Tout d’abord, en signant la Convention judiciaire d’intérêt public en matière environnementale, nous avons accepté de verser une amende de 150 000 euros au Trésor public. Cette amende, bien que significative, représente un compromis pour éviter un procès plus long et coûteux.
En plus de cette amende, nous avons pris des engagements spécifiques pour indemniser les riverains affectés par les incendies récurrents sur les sites de stockage des déchets. Ces personnes, vivant dans des zones densément peuplées, ont subi des nuisances importantes, et certaines ont même été contraintes de vendre leurs maisons. Nous avons donc convenu avec le procureur de verser des indemnités aux victimes, en fonction des justificatifs fournis. Par ailleurs, “nous avons créé un fonds pour réparer les dommages causés aux tiers, afin de garantir que chaque personne touchée reçoive une compensation équitable. Enfin, nous continuons à travailler avec les autorités environnementales pour améliorer nos pratiques et prévenir de futurs problèmes.”

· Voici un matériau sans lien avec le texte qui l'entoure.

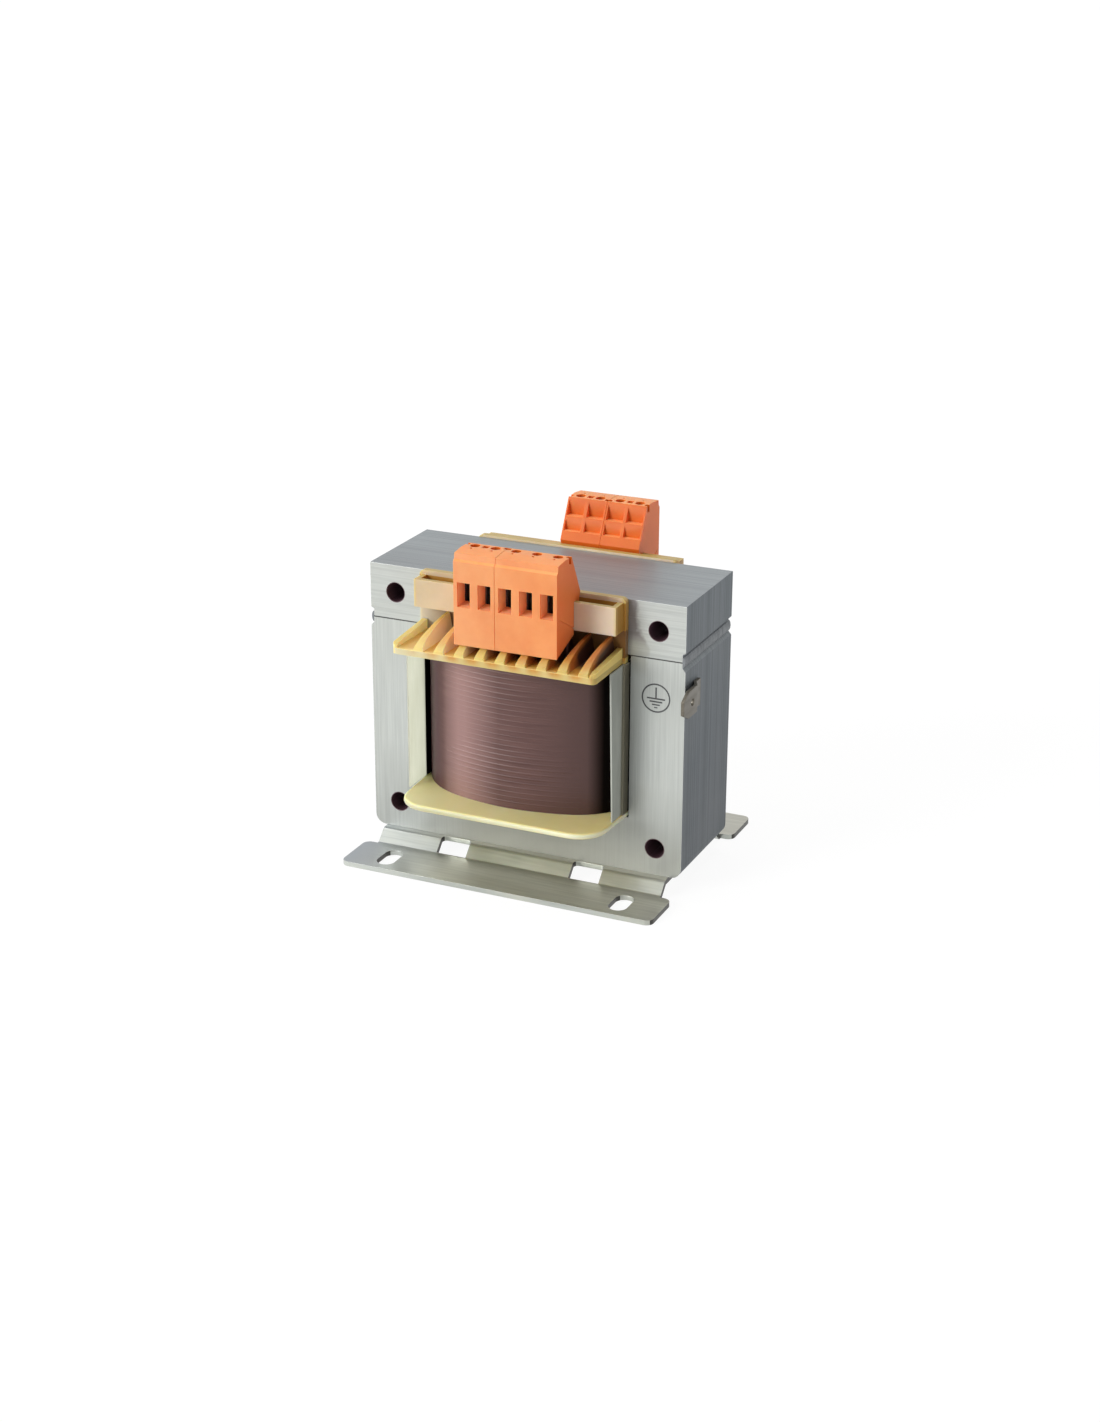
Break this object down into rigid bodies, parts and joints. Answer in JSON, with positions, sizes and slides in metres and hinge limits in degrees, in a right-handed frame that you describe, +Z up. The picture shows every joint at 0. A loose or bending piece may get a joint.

Comment comptez-vous travailler avec la DEAL Martinique et l’Office français de la biodiversité pour assurer la mise en conformité et améliorer la gestion des déchets ?
Nous avons d’abord introduit des mesures innovantes, telles que l’acquisition d’engins spécialisés pour le compactage des déchets, afin de répondre aux exigences techniques imposées par ces organismes. Nous avons également renforcé notre équipe technique avec un expert de l’AFD (Agence française de développement) qui travaille en étroite collaboration avec la DEAL et l’OFB pour assurer le suivi quotidien des opérations.
En parallèle, nous avons mis en place une assistance administrative dédiée, chargée des marchés et de la recherche de financements, afin de garantir que toutes les démarches nécessaires soient correctement suivies. Ces mesures visent à créer un environnement de travail harmonieux et efficace, facilitant ainsi la mise en œuvre des réformes nécessaires. Les relations avec la DEAL et l’OFB sont excellentes, ce qui permet de progresser rapidement dans nos efforts pour redresser la situation et assurer une gestion des déchets conforme aux normes environnementales.